* _Short problem_
Search the material for the word "parts" and report each line where it turns up.

* _Data for this task_
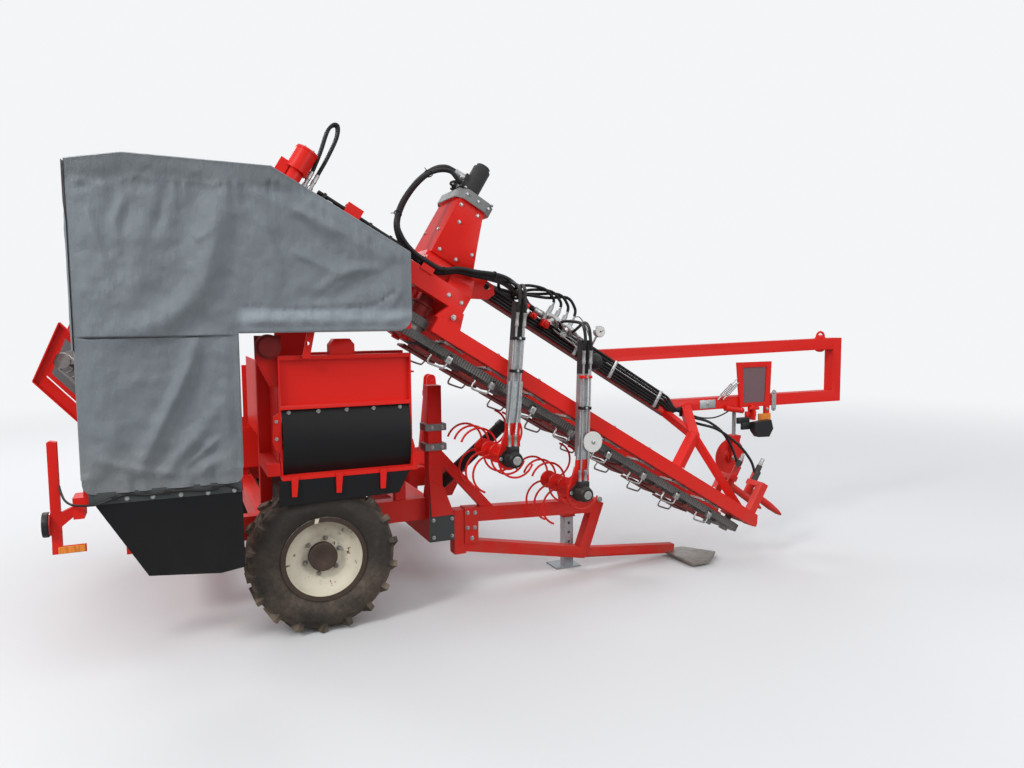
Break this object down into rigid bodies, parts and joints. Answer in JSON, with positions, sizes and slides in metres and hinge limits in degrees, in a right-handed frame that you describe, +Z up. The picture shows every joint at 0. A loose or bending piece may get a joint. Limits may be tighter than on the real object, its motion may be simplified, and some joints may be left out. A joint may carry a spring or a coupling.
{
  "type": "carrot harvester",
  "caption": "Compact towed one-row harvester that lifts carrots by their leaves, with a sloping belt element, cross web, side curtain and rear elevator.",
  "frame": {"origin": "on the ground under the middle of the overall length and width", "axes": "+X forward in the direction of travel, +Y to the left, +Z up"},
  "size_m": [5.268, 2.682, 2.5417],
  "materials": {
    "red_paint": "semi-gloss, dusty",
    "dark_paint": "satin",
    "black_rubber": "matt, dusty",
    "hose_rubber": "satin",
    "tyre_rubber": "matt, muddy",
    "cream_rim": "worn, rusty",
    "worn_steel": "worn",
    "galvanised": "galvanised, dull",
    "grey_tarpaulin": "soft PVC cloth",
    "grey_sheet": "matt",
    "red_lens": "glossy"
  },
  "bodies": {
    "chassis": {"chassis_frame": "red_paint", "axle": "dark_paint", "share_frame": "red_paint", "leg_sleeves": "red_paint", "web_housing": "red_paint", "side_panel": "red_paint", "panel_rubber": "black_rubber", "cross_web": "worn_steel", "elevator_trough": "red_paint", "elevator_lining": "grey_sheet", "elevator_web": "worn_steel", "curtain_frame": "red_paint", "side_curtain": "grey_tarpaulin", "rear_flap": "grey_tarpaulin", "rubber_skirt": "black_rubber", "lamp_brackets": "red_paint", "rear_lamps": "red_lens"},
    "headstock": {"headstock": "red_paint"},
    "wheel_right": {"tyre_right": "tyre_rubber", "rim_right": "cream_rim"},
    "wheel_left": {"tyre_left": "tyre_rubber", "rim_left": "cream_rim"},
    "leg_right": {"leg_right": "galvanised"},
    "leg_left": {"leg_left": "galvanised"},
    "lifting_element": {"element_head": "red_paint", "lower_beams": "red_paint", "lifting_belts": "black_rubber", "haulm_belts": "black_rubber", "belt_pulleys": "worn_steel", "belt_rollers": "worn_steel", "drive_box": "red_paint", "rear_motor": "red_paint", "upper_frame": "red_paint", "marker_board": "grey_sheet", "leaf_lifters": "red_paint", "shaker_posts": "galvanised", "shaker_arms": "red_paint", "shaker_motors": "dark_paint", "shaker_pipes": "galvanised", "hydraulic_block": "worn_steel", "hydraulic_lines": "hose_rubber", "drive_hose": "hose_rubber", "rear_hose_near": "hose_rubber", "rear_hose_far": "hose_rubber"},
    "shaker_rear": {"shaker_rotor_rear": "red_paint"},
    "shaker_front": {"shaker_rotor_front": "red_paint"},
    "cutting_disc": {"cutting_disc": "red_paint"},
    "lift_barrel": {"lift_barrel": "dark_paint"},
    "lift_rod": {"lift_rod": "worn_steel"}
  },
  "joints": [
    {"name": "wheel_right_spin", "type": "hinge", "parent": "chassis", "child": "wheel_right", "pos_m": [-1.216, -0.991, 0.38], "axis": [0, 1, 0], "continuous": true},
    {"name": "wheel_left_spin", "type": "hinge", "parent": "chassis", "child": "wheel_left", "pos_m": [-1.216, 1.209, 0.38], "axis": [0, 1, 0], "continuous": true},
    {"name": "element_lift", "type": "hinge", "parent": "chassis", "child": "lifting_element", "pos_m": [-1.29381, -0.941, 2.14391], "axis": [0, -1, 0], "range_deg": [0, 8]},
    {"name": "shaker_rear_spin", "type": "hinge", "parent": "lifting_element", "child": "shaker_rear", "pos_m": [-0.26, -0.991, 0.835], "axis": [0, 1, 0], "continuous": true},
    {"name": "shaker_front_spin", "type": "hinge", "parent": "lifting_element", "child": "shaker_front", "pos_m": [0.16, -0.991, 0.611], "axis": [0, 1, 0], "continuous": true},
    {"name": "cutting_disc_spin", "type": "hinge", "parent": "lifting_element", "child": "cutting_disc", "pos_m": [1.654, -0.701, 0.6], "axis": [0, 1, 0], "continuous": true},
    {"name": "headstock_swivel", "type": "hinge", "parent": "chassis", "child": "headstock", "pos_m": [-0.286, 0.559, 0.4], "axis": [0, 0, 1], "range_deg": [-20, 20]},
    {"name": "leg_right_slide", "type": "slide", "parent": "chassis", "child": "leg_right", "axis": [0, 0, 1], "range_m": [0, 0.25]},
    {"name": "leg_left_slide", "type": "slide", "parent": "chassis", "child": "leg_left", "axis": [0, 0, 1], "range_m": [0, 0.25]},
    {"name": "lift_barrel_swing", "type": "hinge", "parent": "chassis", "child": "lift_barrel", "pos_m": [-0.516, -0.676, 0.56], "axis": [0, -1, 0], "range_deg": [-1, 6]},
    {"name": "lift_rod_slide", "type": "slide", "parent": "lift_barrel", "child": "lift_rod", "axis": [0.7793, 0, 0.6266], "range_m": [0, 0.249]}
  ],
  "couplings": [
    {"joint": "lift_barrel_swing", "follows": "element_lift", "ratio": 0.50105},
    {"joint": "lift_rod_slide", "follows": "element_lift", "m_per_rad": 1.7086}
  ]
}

* * *

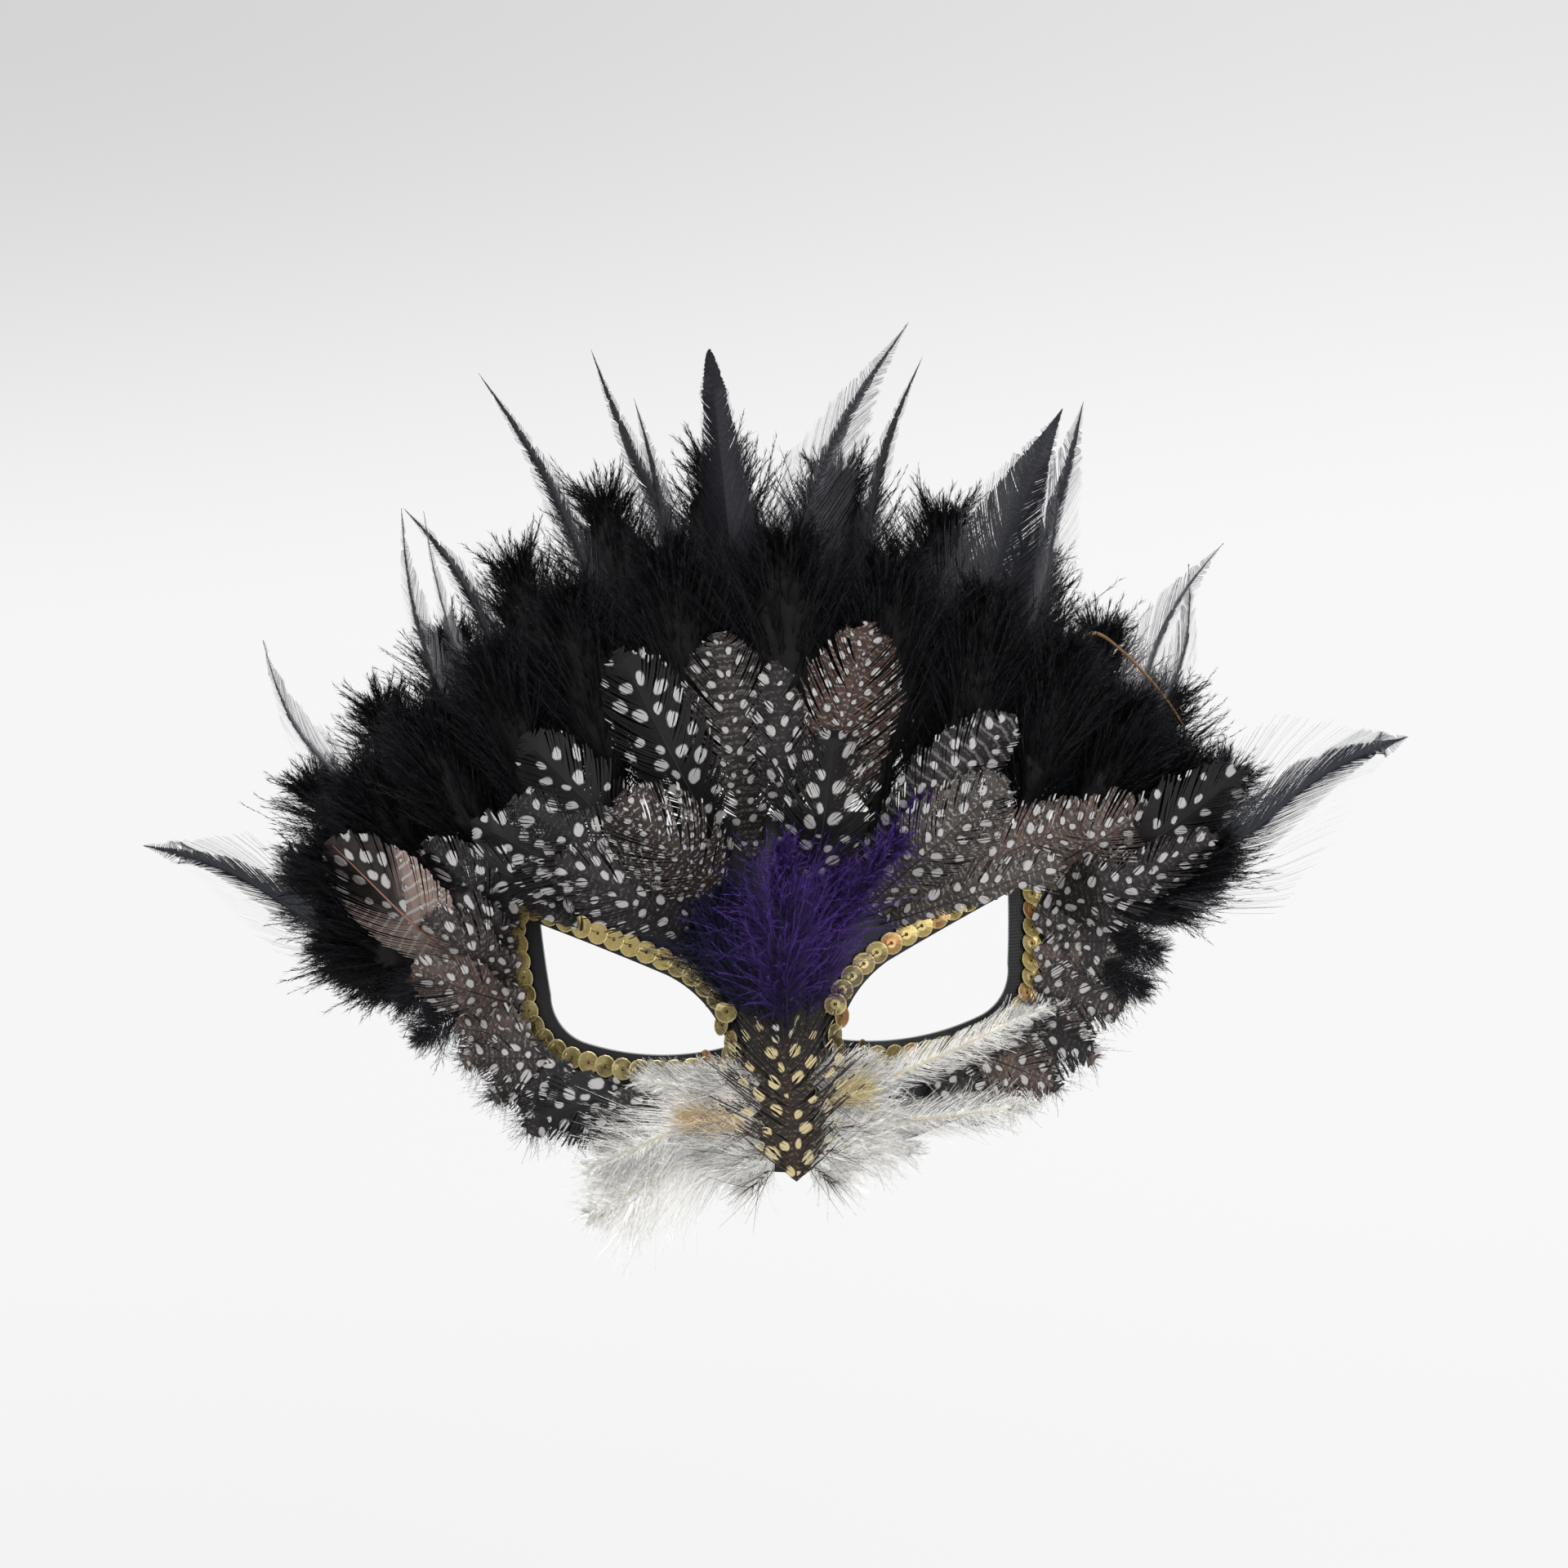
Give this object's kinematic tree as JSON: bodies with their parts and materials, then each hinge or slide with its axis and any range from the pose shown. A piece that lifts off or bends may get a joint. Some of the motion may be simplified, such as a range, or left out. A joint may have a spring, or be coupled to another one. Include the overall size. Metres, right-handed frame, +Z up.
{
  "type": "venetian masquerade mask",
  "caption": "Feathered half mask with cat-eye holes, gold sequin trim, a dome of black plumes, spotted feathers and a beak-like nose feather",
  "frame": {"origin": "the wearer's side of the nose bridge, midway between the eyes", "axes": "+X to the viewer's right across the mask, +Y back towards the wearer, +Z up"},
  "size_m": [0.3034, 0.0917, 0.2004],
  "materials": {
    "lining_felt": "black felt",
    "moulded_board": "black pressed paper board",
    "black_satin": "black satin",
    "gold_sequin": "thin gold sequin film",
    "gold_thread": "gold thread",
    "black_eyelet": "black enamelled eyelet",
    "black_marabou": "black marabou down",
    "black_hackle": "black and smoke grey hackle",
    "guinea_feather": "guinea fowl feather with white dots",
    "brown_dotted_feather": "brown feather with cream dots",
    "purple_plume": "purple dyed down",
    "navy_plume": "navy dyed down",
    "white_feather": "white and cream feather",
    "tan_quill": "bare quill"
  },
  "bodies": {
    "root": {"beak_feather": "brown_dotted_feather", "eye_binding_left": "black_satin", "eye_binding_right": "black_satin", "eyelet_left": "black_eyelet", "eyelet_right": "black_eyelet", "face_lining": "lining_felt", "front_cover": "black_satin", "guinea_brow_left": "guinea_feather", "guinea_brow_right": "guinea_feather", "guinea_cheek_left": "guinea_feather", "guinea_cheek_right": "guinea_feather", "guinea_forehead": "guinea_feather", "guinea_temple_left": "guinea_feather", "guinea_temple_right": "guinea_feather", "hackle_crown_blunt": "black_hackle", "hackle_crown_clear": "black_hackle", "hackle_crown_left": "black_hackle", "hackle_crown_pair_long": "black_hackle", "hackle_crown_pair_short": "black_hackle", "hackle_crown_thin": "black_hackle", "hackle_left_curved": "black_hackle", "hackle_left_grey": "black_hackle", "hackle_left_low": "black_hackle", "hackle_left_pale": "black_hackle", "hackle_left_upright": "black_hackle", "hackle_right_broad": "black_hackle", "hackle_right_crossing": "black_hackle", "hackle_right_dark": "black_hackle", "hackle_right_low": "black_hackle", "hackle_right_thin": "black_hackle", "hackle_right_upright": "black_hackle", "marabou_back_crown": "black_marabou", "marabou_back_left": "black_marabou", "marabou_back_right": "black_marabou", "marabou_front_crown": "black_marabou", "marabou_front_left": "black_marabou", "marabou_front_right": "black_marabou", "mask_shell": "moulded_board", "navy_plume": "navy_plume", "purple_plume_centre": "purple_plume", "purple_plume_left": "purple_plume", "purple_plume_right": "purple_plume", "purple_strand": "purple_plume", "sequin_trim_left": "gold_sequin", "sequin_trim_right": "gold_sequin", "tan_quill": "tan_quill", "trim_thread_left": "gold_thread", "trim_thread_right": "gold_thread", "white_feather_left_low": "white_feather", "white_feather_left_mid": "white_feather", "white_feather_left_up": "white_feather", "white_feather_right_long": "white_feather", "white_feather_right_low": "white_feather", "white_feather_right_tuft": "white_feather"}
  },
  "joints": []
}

* _Problem solution_
Break this object down into rigid bodies, parts and joints. Answer in JSON, with positions, sizes and slides in metres and hinge limits in degrees, in a right-handed frame that you describe, +Z up. The picture shows every joint at 0. A loose or bending piece may get a joint. Limits may be tighter than on the real object, its motion may be simplified, and some joints may be left out. A joint may carry a spring or a coupling.
Give this object's kinematic tree as JSON: bodies with their parts and materials, then each hinge or slide with its axis and any range from the pose shown. A piece that lifts off or bends may get a joint. Some of the motion may be simplified, such as a range, or left out. A joint may have a spring, or be coupled to another one. Include the overall size. Metres, right-handed frame, +Z up.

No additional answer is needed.